Society is increasingly depending on the proper functioning of its ICT infrastructure. This applies both to the civil society (e.g. power distribution, traffic regulation, social networks), to industry (robots, 3D printing, logistics), as well as to our individual environment (social networks, cars, IoT devices). This imposes high standards on software quality, in particular for safety-critical and business-critical applications. Formal verification has matured over the last decade as a methodology to prove that a software system satisfies its requirements. It is a rigorous method, based on principles of mathematical logic. However, its widespread application is still hindered by two main obstacles:

• The need to provide formal specifications of systems and requirements
• The limited algorithmic scalability, despite some impressive applications

The mission of the work package is to increase the quality of software-intensive systems, by enabling the large-scale application of automated verification and synthesis. This can be achieved by improving the algorithms themselves, by automating labor-intensive parts of interactive methods, and by developing strategies for the gradual introduction of verification methods in the software development process. We are driven by challenging research questions, with the aim to understand, develop and apply:

1. Efficient and scalable algorithms for automated verification and refinement of design models
2. Effective and efficient algorithms to automate the verification of actual software
3. Algorithms to synthesize control strategies, software components, or specifications

Ad 1. We will build on current expertise in model checking and automated theorem proving. Example research challenges in this area include:

• Extend model checking to infinite state systems (real-time, probabilistic, hybrid, or parametric)
• Develop compositional methods and parallel algorithms for model checking and refinement checking
• Raise the level of automation in refinement checking between models of different abstraction levels
• Complementary approaches: dynamic analysis, run-time verification and certified model checking

Ad 2. We will build on current expertise in static analysis, software model checking, and SMT solving.
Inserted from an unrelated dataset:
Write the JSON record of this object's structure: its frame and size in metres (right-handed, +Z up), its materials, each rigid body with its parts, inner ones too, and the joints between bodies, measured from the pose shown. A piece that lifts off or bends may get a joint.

Example research challenges in this area include:

• Investigate (and extend where possible) the algorithmic limits in software model checking
• Analyze high-level programming language constructs or design patterns automatically
• Verify concurrent software, under various memory models and scheduling assumptions
• Verify distributed software, under various communication models and fault assumptions
• Verify quantitative properties, like real-time, information leakage, memory consumption

Ad 3. We mainly apply strategy synthesis methods from algorithmic game theory.
Example research challenges in this area include:

• Synthesize a set of constraints for which a parametric system satisfies its requirements
• Synthesize control strategies, test cases, or even software components from specifications
• Synthesize annotations in software, to facilitate refinement checking or program verification
• Synthesize secure protocols and strategies for multi-agent systems
• Inductive property synthesis from dynamic executions, e.g. invariant learning.

The AU DIGIT work package on Automated Verification and Synthesis will organize activities in order to provide a platform for inspiring scientific collaboration between the contributing groups; to reach out to (local) industry for the purpose of dissemination, inspiration and collaboration; and to identify complementary strengths to write successful project applications.